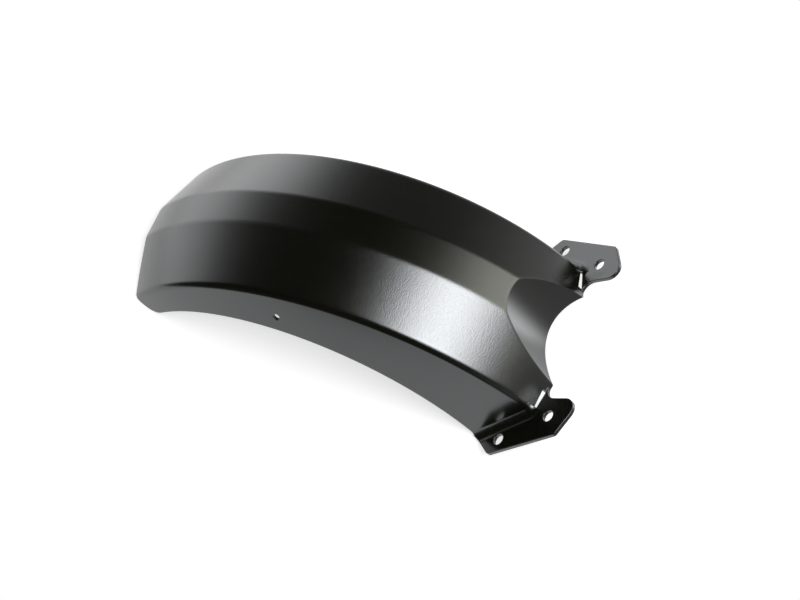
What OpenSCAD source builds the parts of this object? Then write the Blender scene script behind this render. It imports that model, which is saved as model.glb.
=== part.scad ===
// One-piece moulded fender for a small wheel: a faceted crown with splayed side walls,
// an air scoop dished into its front end, and two bolt ears that stand almost square to it.
// It rests on its four lower corners, with the ears towards +X.
//
// The form is worked out in the wheel's own frame: the wheel turns about the Y axis, the ears
// stand at X = 0, +Z is radial there, and the crown wraps back from them.

/* [Crown] */
// Radius from the wheel's axis to the middle facet
crown_r = 230.5; // [215:0.5:260]
// Angle that the crown wraps, from the tail edge to the ears
wrap = 100; // [80:1:110]
// Width of the middle facet
facet_w = 28; // [16:1:40]
// Slope of the two side facets
facet_slope = 18; // [12:1:24]
// Width over the shoulders, where the lines of side facet and wall meet
shoulder_w = 124; // [112:1:140]
// Outside radius of the shoulders
shoulder_r = 7.5; // [6:0.5:9]
// Thickness of the moulded skin
skin = 2.5; // [1.8:0.1:3.2]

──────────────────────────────

STATED GOAL:
Return the whole listing exactly.

CORRECT RESPONSE:
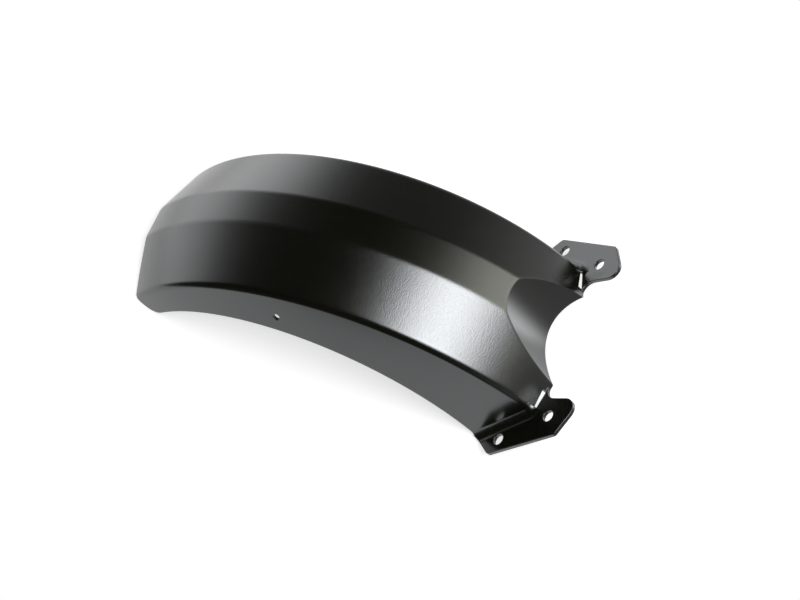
What OpenSCAD source builds the parts of this object? Then write the Blender scene script behind this render. It imports that model, which is saved as model.glb.
=== part.scad ===
// One-piece moulded fender for a small wheel: a faceted crown with splayed side walls,
// an air scoop dished into its front end, and two bolt ears that stand almost square to it.
// It rests on its four lower corners, with the ears towards +X.
//
// The form is worked out in the wheel's own frame: the wheel turns about the Y axis, the ears
// stand at X = 0, +Z is radial there, and the crown wraps back from them.

/* [Crown] */
// Radius from the wheel's axis to the middle facet
crown_r = 230.5; // [215:0.5:260]
// Angle that the crown wraps, from the tail edge to the ears
wrap = 100; // [80:1:110]
// Width of the middle facet
facet_w = 28; // [16:1:40]
// Slope of the two side facets
facet_slope = 18; // [12:1:24]
// Width over the shoulders, where the lines of side facet and wall meet
shoulder_w = 124; // [112:1:140]
// Outside radius of the shoulders
shoulder_r = 7.5; // [6:0.5:9]
// Thickness of the moulded skin
skin = 2.5; // [1.8:0.1:3.2]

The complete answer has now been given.